12.Women who do not live at home on a permamant basis, but have not yet established their own households, such as dormitory students, or those away from home on National Service etc, create an interesting halachic question. Those Ashkenazi women who lit even in their parents' homes (as above) certainly must continue to light in such a situation. But in relation to Sephardi women, it is questionable if they fulfill their Mitzvah by their father's lighting at home, or are individually obligated to light for themselves. Rav Henkin rules that if they are financially dependent on their parents, they are included in the parents' lighting, but if they support themselves, they are obligated to light their own candles. It would seem that if there is another woman who is lighting in the house anyway (for example an Ashkenazi), one would do well to join with her lighting (by paying her a minimal amount for part of the candles, or by receiving a share in the candles as a gift through the act of physically lifting them up), and then hear the blessings from her. If the parents live in another part of the world where they are lighting at a different time, or they do not light at all, everybody agrees that the woman must light herself.

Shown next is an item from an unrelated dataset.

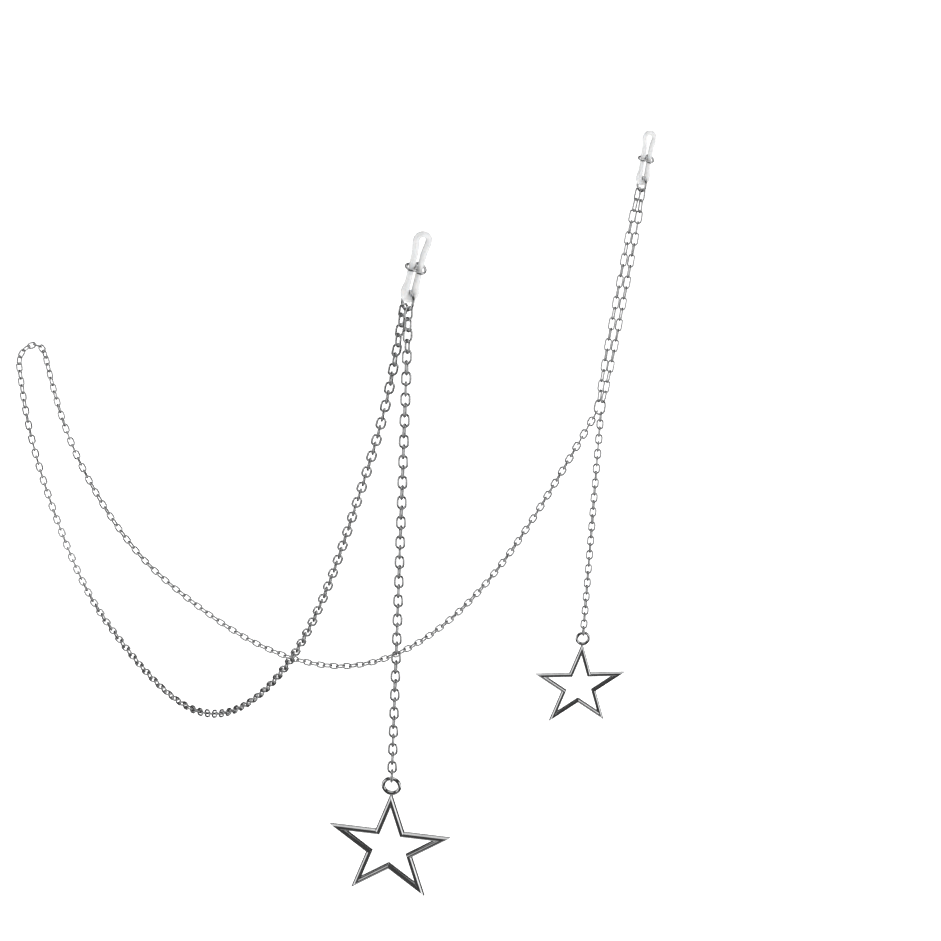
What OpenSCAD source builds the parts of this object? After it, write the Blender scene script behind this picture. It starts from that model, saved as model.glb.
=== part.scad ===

13.Several women living together in an apartment, or dormitory, who are all obligated to light, may, if they wish, join to light together (by all acquiring a part of the candles as above), and listen to the blessings from one of them.
14.One may appoint a messenger to light in one's stead in one's home.Nonetheless, the sender should try to be present at the time of lighting wherever he is (that is, in someone else's home), in order to hear the blessings and see the lights.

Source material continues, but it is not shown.